Mr. Adamz continued to visit the area often, but remained in San Francisco, where he frequently performed at The Holy City Zoo folk club. One night his curiosity led him to the club for the one set of the week in which folk music was exchanged for belly dancing. Enthralled by what he heard, which was only a doumbek drum and finger cymbals, he approached the performers and proposed joining the group.

“I knew nothing about Arabic music but the next week I was playing with them and just improvising melodies,” he said. “When [the ensemble’s leader] saw what I could do with studio recording, she had the idea to record the music I did for her dancing.”

“Dream Dancer,” recorded in 1978 at a now-defunct studio called The Church in San Anselmo, sold out of its initial 1,000 pressed copies before becoming a worldwide attraction unlike anything of its time. 
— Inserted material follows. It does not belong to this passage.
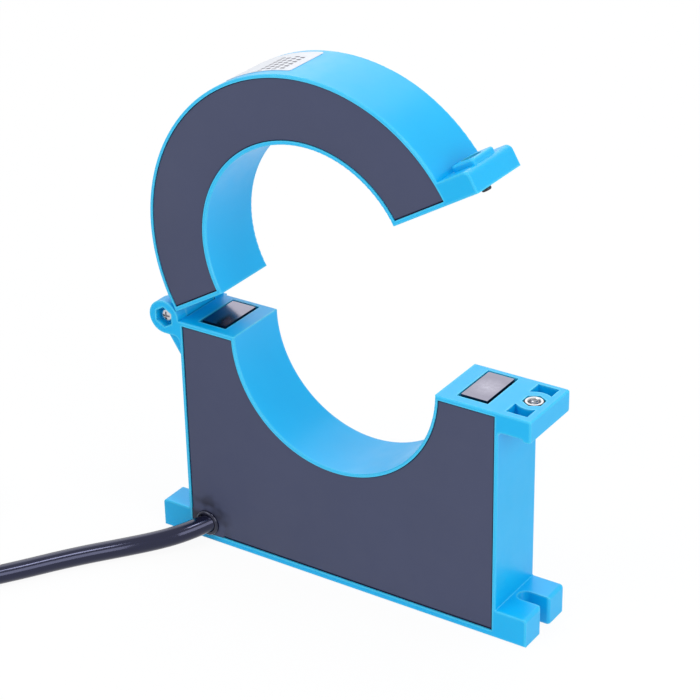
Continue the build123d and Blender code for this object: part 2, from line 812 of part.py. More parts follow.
# Free end: two cores on top of the coil's outer turn, with crimped ferrules
core_side = ferrule_r + ferrule_gap / 2
end_level = cable_d + ferrule_r
with BuildPart() as cable_end_cores:
    with BuildSketch(coil_radial(coil_last_turn_deg)):
        with Locations((outer_turn_r - core_side, end_level), (outer_turn_r + core_side, end_level)):
            Circle(cable_core_r)
    revolve(axis=coil_axis, revolution_arc=core_end_deg)
finish(cable_end_cores.part, "cable_end_cores", dark)

with BuildPart() as end_ferrules:
    with BuildSketch(coil_radial(coil_last_turn_deg + core_end_deg)):
        with Locations((outer_turn_r - core_side, end_level), (outer_turn_r + core_side, end_level)):
            Circle(ferrule_r)
    revolve(axis=coil_axis, revolution_arc=ferrule_deg)
finish(end_ferrules.part, "end_ferrules", steel)
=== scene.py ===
"""Looks for the split-core current transformer: camera, cable, fine pieces, materials and lights"""

from math import atan2, cos, degrees, pi, radians, sin, sqrt, tan

import bmesh
import bpy
from mathutils import Matrix, Vector


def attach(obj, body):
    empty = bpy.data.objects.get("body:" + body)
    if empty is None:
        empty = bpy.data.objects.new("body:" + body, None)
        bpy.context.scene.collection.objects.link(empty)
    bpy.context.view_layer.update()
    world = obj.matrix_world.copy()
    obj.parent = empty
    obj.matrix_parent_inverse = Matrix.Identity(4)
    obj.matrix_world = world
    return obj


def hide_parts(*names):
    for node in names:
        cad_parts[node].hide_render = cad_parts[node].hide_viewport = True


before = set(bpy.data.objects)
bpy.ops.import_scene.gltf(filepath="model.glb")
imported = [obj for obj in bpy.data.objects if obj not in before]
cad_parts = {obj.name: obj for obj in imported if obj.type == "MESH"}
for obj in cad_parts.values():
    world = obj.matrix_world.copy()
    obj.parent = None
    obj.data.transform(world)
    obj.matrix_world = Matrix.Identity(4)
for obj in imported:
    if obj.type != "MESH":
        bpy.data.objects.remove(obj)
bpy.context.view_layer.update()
scene = bpy.context.scene
MM = 0.001


def link(obj):
    scene.collection.objects.link(obj)
    return obj


# Camera, at the photograph's place: azimuth, elevation, roll, distance, lens and target
cam_az, cam_el, cam_roll = radians(33.683), radians(27.082), radians(-1.1334)
cam_dist, cam_lens, cam_sensor = 785.09, 112.85, 36.0
cam_back = Vector((sin(cam_az) * cos(cam_el), -cos(cam_az) * cos(cam_el), sin(cam_el)))
right_level = Vector((cos(cam_az), sin(cam_az), 0))
up_level = cam_back.cross(right_level)
cam_right = right_level * cos(cam_roll) + up_level * sin(cam_roll)
cam_up = cam_back.cross(cam_right)
cam_target = Vector((-1.448, 0, 90.545)) * MM
cam_data = bpy.data.cameras.new("camera")
cam_data.lens = cam_lens
cam_data.sensor_width = cam_sensor
cam_data.clip_start = 0.01
camera = link(bpy.data.objects.new("camera", cam_data))
turn = Matrix((cam_right, cam_up, cam_back)).transposed().to_4x4()
camera.matrix_world = Matrix.Translation(cam_target + cam_back * cam_dist * MM) @ turn
scene.camera = camera
scene.view_settings.view_transform = "Standard"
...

“This was before world beat was a term and before New Age. This was at the inception,” he said. “Of course, musicians had been borrowing and stealing from each other, but I don’t think an American had done a whole album of original Arabic music.”

He produced three more albums with the group, up until the 1990s, and “Dream Dancer” continued to draw international interest, with sales in places as far flung as Switzerland, Argentina and Japan. “What I love about it is they don’t know who I am. It’s not star-driven,” he said. “But they love the music and it’s in their lives.”
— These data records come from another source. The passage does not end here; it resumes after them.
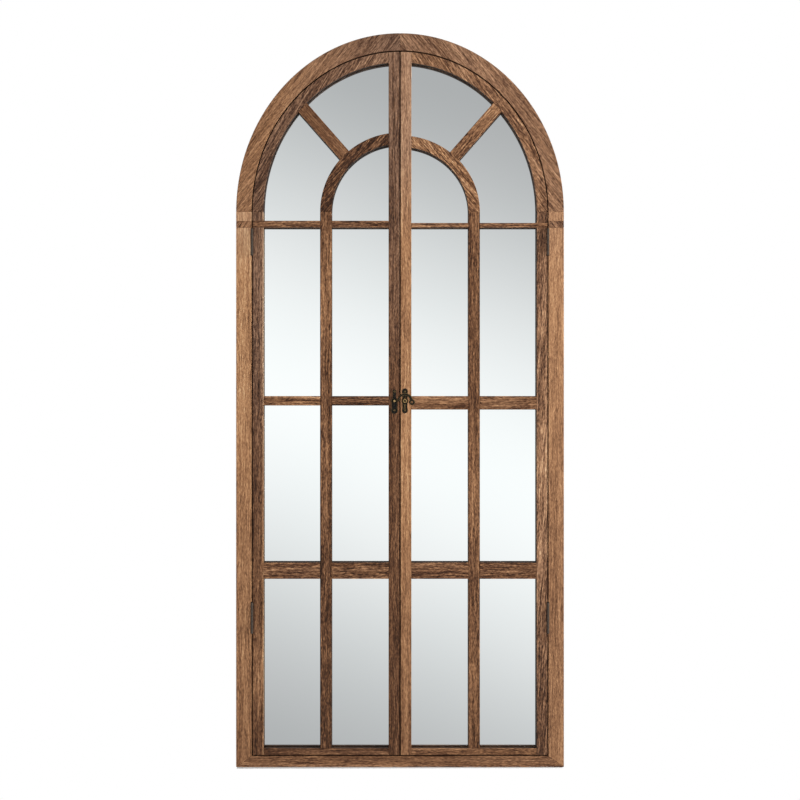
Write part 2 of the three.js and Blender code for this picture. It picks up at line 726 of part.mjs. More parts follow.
function buildLatch() {
  const latch = new THREE.Group();
  latch.add(
    piece("keeper_plate", latchPlate(keeperX, keeperPostRadius, keeperPlate), agedBrass),
    piece("keeper_catch", keeperCatch(), agedBrass),
    piece("hook_plate", latchPlate(pivotX, pivotRadius, hookPlate).add(raisedLoop()), agedBrass),
    piece("hook_pivot", post(pivotX, pivotRadius, pivotHeadRadius, pivotHeadHeight), agedBrass),
    piece("latch_hook", latchHook(), agedBrass),
  );
  for (const [name, x] of [["keeper", keeperX], ["hook", pivotX]]) {
    latchScrewHeights.forEach((z, i) => {
      const shape = screw(plateScrewHeadRadius, plateScrewHeadHeight, plateScrewRadius, plateScrewLength);
      const place = [x, latchPlateFrontY, z];
      const mesh = piece(`${name}_plate_screw_${i + 1}`, shape, agedBrass, place);
      mesh.rotation.x = Math.PI;
      latch.add(mesh);
    });
  }
  return latch;
}

const group = new THREE.Group();
group.add(buildFrame(), buildHangers(), buildLeaf(leftLeaf), buildLeaf(rightLeaf));
group.add(buildHinges(-1), buildHinges(1), buildLatch());

export default group;
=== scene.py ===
# Arched full length mirror, dressed for rendering: timber, glass, hinges, latch and a plain studio.
import math
from functools import partial

import bmesh
import bpy
import numpy as np
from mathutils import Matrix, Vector


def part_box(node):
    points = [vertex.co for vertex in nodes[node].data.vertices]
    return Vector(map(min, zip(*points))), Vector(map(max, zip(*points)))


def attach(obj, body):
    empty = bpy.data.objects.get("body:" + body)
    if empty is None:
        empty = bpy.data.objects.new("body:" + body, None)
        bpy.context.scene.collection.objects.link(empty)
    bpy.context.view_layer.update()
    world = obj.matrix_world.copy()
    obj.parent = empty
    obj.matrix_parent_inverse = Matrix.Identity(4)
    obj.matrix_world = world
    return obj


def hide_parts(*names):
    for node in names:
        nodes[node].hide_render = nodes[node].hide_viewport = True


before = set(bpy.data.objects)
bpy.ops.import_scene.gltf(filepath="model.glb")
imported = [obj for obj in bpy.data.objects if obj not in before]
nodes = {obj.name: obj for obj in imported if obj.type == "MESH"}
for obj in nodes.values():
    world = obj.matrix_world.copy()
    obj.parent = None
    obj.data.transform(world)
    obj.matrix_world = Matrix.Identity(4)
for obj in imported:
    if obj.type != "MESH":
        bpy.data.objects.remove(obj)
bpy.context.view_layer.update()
mm = 0.001
print("frame loaded:", len(nodes), "nodes")


# Small tools

def linearColour(hexText):
    # sRGB to linear: c / 12.92 up to 0.04045, else ((c + 0.055) / 1.055) to the power 2.4
    values = [int(hexText[i:i + 2], 16) / 255 for i in (1, 3, 5)]
    return [v / 12.92 if v <= 0.04045 else ((v + 0.055) / 1.055) ** 2.4 for v in values] + [1.0]


def addNode(tree, kind, *values, stops=(), **settings):
    # adds one shader node, sets its own settings, gives its inputs values or links, either in turn or by a
    # dictionary of their names (a node stands for its first output), and fills a colour ramp with its stops
    # (position, hex colour); in turn, a map range's inputs are the value, from, from, to and to
    node = tree.nodes.new("ShaderNode" + kind)
    for key, value in settings.items():
        setattr(node, key, value)
    inputs = values[0] if values and isinstance(values[0], dict) else dict(enumerate(values))
    for key, value in inputs.items():
        source = value.outputs[0] if isinstance(value, bpy.types.Node) else value
        if isinstance(source, bpy.types.NodeSocket):
            tree.links.new(source, node.inputs[key])
        else:
            node.inputs[key].default_value = source
    for i, (position, colour) in enumerate(stops):
        element = node.color_ramp.elements[i] if i < 2 else node.color_ramp.elements.new(position)
        element.position = position
        element.color = linearColour(colour)
    return node


def emptyNodes(owner):
    # clears the nodes of a material or a world, and gives the function that adds one to it
    owner.use_nodes = True
    owner.node_tree.nodes.clear()
    return partial(addNode, owner.node_tree)


def newMaterial(name):
    material = bpy.data.materials.new(name)
    return material, emptyNodes(material)


def finishMaterial(material, shader):
    addNode(material.node_tree, "OutputMaterial", shader)
    return material


def newObject(name, data):
    thing = bpy.data.objects.new(name, data)
    bpy.context.scene.collection.objects.link(thing)
    return thing


def low(node, axis):
    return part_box(node)[0][axis]


def high(node, axis):
    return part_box(node)[1][axis]


def span(node, axis):
    return low(node, axis), high(node, axis)


def middle(node, axis):
    return sum(span(node, axis)) / 2


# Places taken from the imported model, in metres

outerHalf = high("bottom_rail", 0)
springing = low("left_arch_piece", 2)
archRise = high("left_arch_piece", 2) - springing
frontY, backY = span("bottom_rail", 1)
lipFrontY, lipBackY = span("centre_stop", 1)
leafBackY = high("right_muntin", 1)
leafMiddleY = (frontY + leafBackY) / 2
daylightHalf = low("right_springing_key", 0)
leafInner, paneInner = span("right_meeting_stile", 0)
paneOuter, leafOuter = span("right_hinge_stile", 0)
leafBottom = low("right_hinge_stile", 2)
leafBottomRailTop = high("right_leaf_bottom_rail", 2)
muntinFrom, muntinTo = span("right_muntin", 0)
keyBottom, keyTop = span("right_springing_key", 2)
keyMiddle = (keyBottom + keyTop) / 2


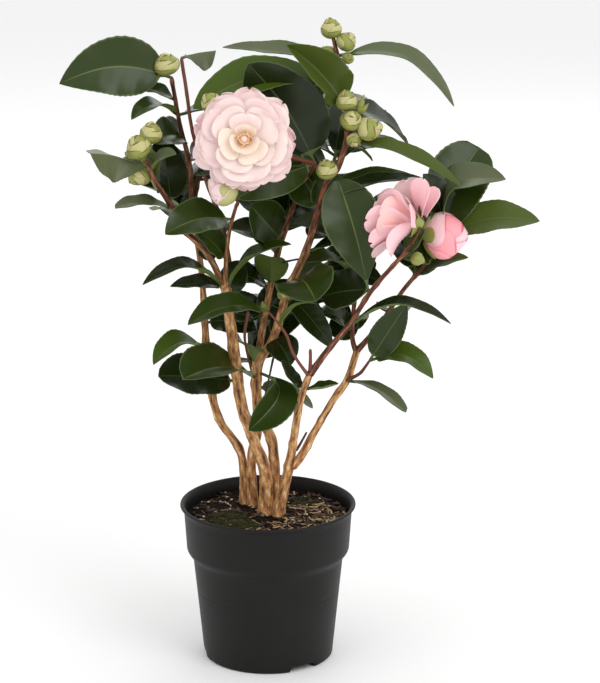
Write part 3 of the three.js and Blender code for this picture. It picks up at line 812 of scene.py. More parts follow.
def limb_rings(knots, radii, flare, sides, step, rng):
    """Rings square to the curve: a side vector and its partner at each mark, times the radius."""
    line, marks = smooth_line(knots, step)
    tangent = unit(np.gradient(line, axis=0))
    chord = unit(line[-1] - line[0])
    apart = np.cross(chord, (0, 1, 0))
    side = unit(apart - (tangent @ apart)[:, None] * tangent)
    partner = np.cross(tangent, side)
    turn = np.linspace(0, 2 * np.pi, sides, endpoint=False)
    taper = radii[0] + (radii[1] - radii[0]) * marks / marks[-1]
    radius = taper[:, None] * relief(marks, turn, flare, rng)
    radius[[0, -1]] *= END_PINCH
    ring = (side[:, None] * np.cos(turn)[None, :, None]
            + partner[:, None] * np.sin(turn)[None, :, None])
    return line[:, None] + ring * radius[..., None], marks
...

The royalties from these sales are modest—“It’s like an I.V.: it keeps dripping in,” he said—but Mr. Adamz said he’s able to support himself through his music. He has also had a string of odd jobs: as a personal driver for billionaires, a landscaper and a substitute teacher for West Marin Elementary, which he called the toughest gig he’s ever had. 

He’s owned a home in Novato, lived in his van in San Francisco and bounced between San Anselmo and Oakland, but he finally landed in West Marin about a decade ago. He now lives on a ranch in Marshall with his partner. He converted their living room into a personal recording studio, and it was there where he recorded his three solo albums, including “National Steel” in 2014. 
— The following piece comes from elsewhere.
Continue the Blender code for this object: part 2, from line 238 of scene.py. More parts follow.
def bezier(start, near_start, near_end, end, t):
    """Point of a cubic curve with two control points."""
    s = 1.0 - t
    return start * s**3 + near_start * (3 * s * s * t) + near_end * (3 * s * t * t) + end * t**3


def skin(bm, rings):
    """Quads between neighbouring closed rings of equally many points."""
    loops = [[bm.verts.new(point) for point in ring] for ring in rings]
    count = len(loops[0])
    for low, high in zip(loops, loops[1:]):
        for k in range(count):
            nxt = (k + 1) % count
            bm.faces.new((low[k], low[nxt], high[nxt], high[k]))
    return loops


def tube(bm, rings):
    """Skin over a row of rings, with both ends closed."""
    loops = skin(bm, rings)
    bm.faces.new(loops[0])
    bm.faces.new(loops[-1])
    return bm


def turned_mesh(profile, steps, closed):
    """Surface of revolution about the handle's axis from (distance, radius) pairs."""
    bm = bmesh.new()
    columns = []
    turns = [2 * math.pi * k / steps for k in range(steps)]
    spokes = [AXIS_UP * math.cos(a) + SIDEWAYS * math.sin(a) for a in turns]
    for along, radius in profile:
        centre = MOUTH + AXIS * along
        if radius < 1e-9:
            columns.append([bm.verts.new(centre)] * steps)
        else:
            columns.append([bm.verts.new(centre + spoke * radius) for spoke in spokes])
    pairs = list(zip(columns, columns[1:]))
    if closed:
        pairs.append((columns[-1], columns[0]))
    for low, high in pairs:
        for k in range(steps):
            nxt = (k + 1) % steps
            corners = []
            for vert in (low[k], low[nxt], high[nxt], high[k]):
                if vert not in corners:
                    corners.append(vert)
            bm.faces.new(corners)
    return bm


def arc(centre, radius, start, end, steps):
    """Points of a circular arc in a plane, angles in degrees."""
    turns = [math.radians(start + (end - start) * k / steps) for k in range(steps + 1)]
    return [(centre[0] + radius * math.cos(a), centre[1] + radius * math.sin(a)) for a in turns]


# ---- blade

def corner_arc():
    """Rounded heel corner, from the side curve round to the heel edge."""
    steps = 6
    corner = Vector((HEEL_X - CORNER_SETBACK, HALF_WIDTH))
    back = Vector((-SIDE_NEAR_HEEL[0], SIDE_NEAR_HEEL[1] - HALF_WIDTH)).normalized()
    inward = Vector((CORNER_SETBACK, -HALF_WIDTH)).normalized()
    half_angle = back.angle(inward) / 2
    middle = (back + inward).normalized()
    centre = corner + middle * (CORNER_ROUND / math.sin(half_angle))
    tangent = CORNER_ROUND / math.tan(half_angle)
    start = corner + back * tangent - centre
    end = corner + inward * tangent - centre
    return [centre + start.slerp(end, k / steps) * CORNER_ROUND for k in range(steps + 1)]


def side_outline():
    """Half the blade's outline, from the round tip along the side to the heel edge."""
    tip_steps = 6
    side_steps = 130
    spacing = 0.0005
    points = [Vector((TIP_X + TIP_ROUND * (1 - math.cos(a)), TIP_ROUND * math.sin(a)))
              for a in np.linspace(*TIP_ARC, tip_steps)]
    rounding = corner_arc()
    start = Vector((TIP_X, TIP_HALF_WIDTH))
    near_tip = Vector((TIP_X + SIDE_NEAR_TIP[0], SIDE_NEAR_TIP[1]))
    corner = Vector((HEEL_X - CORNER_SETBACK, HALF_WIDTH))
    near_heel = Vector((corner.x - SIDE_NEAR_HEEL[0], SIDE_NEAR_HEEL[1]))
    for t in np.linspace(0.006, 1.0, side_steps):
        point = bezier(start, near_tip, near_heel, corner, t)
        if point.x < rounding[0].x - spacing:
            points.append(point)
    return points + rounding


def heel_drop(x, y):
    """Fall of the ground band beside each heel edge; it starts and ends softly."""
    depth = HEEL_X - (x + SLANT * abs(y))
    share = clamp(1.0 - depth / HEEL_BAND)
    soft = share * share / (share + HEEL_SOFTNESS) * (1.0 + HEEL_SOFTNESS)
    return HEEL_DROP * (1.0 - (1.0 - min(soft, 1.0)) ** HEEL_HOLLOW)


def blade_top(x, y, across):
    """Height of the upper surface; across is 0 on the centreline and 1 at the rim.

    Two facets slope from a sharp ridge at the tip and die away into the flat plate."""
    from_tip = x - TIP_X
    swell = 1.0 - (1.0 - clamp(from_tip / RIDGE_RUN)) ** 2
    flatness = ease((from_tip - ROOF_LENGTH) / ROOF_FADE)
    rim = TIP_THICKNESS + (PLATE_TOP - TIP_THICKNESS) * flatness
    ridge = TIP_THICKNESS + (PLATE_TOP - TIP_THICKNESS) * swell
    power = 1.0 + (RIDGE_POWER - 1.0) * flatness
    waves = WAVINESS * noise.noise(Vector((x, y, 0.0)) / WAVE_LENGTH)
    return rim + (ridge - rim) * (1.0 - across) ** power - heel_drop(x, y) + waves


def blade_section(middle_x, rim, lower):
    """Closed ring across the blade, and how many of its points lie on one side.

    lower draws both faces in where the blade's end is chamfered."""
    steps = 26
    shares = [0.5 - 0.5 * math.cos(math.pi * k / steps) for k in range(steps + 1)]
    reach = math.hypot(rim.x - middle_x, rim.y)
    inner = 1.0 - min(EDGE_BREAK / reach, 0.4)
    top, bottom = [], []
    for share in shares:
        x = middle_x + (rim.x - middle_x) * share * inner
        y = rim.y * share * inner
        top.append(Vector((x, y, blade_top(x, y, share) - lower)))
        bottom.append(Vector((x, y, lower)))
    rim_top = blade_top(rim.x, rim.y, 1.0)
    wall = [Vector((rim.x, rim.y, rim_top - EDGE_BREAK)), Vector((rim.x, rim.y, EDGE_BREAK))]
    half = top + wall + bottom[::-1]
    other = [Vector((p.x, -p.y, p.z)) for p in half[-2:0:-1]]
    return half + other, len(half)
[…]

Entirely inspired by the style of brash guitar that bears the album’s title, the collection returned Mr. Adamz to the charts. Three of the album’s highlights held top spots for the Roots Music Report’s Top 50 Acoustic Blues Songs in 2015. 

He said he’s currently at a musical crossroads, juggling three very different ideas for his next record. But in the meantime he’s a fixture in the West Marin music scene. On Sunday, he will perform at Rancho Nicasio with a different set of musicians than those at The Station House gig. (He likes to mix up his band, allowing for maximum spontaneity.) 

The bass player for that show has been playing with Mr. Adamz since he was 13: his older brother of two years, Darrell Adams. “Doug and I just fall into this thing [on stage],” Darrell said. “I’ve listened to him for so long that I can just follow along.”

Reflecting on his micro successes, Mr. Adamz spoke to the notion of “making it” as a musician. “My whole life people thought I’ve been on the verge of ‘making it.’ I’ve read biographies of musicians and mentors and I’m doing just fine. I wouldn’t trade places with any of them,” he said. “A good night at The Station House is making it.”

 

The Doug Adamz Band performs at 4 p.m. this Sunday, Nov. 20 in the bar at Rancho Nicasio. There is no cover charge.